What the task asks »
Reproduce the full listing that appears beneath this instruction exactly.

########

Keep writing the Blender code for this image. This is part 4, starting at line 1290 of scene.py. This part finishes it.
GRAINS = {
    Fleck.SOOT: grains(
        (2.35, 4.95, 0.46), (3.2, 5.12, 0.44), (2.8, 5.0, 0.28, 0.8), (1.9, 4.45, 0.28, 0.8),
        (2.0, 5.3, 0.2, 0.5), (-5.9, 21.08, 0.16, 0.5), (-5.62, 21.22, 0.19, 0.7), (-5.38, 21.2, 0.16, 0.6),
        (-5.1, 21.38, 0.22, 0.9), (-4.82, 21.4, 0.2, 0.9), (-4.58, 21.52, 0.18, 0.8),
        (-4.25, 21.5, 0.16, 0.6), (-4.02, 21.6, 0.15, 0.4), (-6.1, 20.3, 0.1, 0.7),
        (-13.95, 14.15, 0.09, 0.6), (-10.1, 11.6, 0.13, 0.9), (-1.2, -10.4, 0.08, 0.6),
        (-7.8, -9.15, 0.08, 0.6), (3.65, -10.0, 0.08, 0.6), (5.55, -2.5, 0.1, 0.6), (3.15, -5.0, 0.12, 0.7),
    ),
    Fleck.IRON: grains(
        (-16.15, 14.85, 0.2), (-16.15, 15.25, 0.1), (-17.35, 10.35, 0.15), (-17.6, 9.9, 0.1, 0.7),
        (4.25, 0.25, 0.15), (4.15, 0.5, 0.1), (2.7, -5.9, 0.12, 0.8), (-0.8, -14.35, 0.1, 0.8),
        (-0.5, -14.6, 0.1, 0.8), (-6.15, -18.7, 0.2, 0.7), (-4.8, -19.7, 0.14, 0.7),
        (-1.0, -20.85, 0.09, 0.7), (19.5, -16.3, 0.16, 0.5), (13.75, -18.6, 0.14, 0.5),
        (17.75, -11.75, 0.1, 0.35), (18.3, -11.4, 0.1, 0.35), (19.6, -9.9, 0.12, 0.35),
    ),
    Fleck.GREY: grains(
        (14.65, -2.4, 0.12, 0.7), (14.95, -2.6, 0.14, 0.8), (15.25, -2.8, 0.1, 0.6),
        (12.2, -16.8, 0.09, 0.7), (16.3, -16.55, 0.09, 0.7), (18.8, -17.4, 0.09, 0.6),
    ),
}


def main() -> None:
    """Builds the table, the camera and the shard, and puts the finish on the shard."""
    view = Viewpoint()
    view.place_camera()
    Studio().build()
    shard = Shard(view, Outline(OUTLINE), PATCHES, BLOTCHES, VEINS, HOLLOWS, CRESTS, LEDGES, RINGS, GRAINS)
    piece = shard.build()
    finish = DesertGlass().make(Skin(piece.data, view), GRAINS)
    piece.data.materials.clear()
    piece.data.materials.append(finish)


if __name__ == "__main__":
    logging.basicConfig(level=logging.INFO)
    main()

########

Task solution »
Keep writing the Blender code for this image. This is part 4, starting at line 1290 of scene.py. This part finishes it.
GRAINS = {
    Fleck.SOOT: grains(
        (2.35, 4.95, 0.46), (3.2, 5.12, 0.44), (2.8, 5.0, 0.28, 0.8), (1.9, 4.45, 0.28, 0.8),
        (2.0, 5.3, 0.2, 0.5), (-5.9, 21.08, 0.16, 0.5), (-5.62, 21.22, 0.19, 0.7), (-5.38, 21.2, 0.16, 0.6),
        (-5.1, 21.38, 0.22, 0.9), (-4.82, 21.4, 0.2, 0.9), (-4.58, 21.52, 0.18, 0.8),
        (-4.25, 21.5, 0.16, 0.6), (-4.02, 21.6, 0.15, 0.4), (-6.1, 20.3, 0.1, 0.7),
        (-13.95, 14.15, 0.09, 0.6), (-10.1, 11.6, 0.13, 0.9), (-1.2, -10.4, 0.08, 0.6),
        (-7.8, -9.15, 0.08, 0.6), (3.65, -10.0, 0.08, 0.6), (5.55, -2.5, 0.1, 0.6), (3.15, -5.0, 0.12, 0.7),
    ),
    Fleck.IRON: grains(
        (-16.15, 14.85, 0.2), (-16.15, 15.25, 0.1), (-17.35, 10.35, 0.15), (-17.6, 9.9, 0.1, 0.7),
        (4.25, 0.25, 0.15), (4.15, 0.5, 0.1), (2.7, -5.9, 0.12, 0.8), (-0.8, -14.35, 0.1, 0.8),
        (-0.5, -14.6, 0.1, 0.8), (-6.15, -18.7, 0.2, 0.7), (-4.8, -19.7, 0.14, 0.7),
        (-1.0, -20.85, 0.09, 0.7), (19.5, -16.3, 0.16, 0.5), (13.75, -18.6, 0.14, 0.5),
        (17.75, -11.75, 0.1, 0.35), (18.3, -11.4, 0.1, 0.35), (19.6, -9.9, 0.12, 0.35),
    ),
    Fleck.GREY: grains(
        (14.65, -2.4, 0.12, 0.7), (14.95, -2.6, 0.14, 0.8), (15.25, -2.8, 0.1, 0.6),
        (12.2, -16.8, 0.09, 0.7), (16.3, -16.55, 0.09, 0.7), (18.8, -17.4, 0.09, 0.6),
    ),
}


def main() -> None:
    """Builds the table, the camera and the shard, and puts the finish on the shard."""
    view = Viewpoint()
    view.place_camera()
    Studio().build()
    shard = Shard(view, Outline(OUTLINE), PATCHES, BLOTCHES, VEINS, HOLLOWS, CRESTS, LEDGES, RINGS, GRAINS)
    piece = shard.build()
    finish = DesertGlass().make(Skin(piece.data, view), GRAINS)
    piece.data.materials.clear()
    piece.data.materials.append(finish)


if __name__ == "__main__":
    logging.basicConfig(level=logging.INFO)
    main()